Şimdi İncirlik Üssü’nün IŞİD’le mücadele için ABD’nin kullanımına açılması da işte bu projenin aksamaması içindir. IŞİD’i kuran ve Müslümanların başına saran ABD’dir. IŞİD ile mücadele etmek bahanesi ile Orta Doğu’yu istediği gibi şekillendirmeye çalışıyor.
* * *
Siyasi iktidar, sonunda “millî orduya kumpas kuruldu” kabulüne kadar geldi ama kendilerini teslimiyetçi çizgiden kurtaramadılar ki, IŞİD’i kuran güce, Türkiye üzerinden saldırı yetkisi veriyor. IŞİD için Suriye’de toplananlar, zaten Batı ülkelerinde yaşayan ve sorun olarak görülen ve gerçekten sorunlu olan Müslüman gençler... Onları Suriye’de toplamakla hem Batı ülkelerinde eylem yapabilecek adam bırakmıyorlar hem de İslam ülkelerinde Müslümanı Müslümana kırdırıyorlar. Canları isterse Amerikan Hava Kuvvetleri de PKK’nın koordinat verdiği yerleri, yani Arap ve Türkmen köylerini bombalıyor.

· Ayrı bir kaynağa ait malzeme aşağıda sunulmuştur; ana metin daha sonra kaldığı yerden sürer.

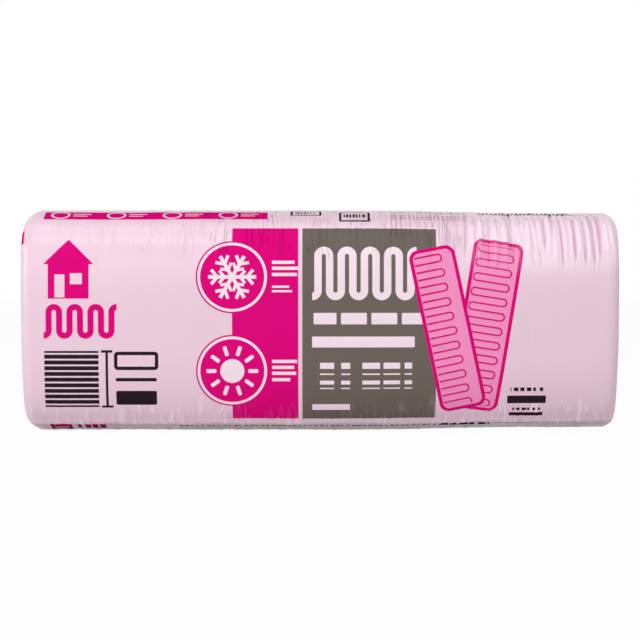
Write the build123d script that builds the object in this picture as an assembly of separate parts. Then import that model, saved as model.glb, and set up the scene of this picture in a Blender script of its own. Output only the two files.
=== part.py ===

Türkiye’de seçimler yapılmış ama milliyetçi partinin genel başkanı, “AKP’nin en uygun koalisyon partneri HDP’dir. Bu iki partinin toplam milletvekili sayısı 338 olup süreçle ilgili hedef ve politikaları hayata geçirmek için yeterlidir. AKP-CHP ortaklığının toplam oy oranı ise yüzde 65,82; milletvekili sayısı ise 390’dır. Bu da yeterli görülmüyorsa; tesis edilecek ortaklığa HDP de ilave edilmeli, toplamda yüzde 78,94 oy oranı ve 470 milletvekili sayısıyla üç partili bir koalisyon hükümeti derhal inşa edilmelidir. Böylelikle Cumhurbaşkanı Erdoğan’ın 7 Haziran öncesinde meydanlardan dillendirdiği ve talep ettiği 400 milletvekili aşılmış ve gerçekleşmiş olacaktır” diyor!
Projenin gereği de böyle değil mi zaten?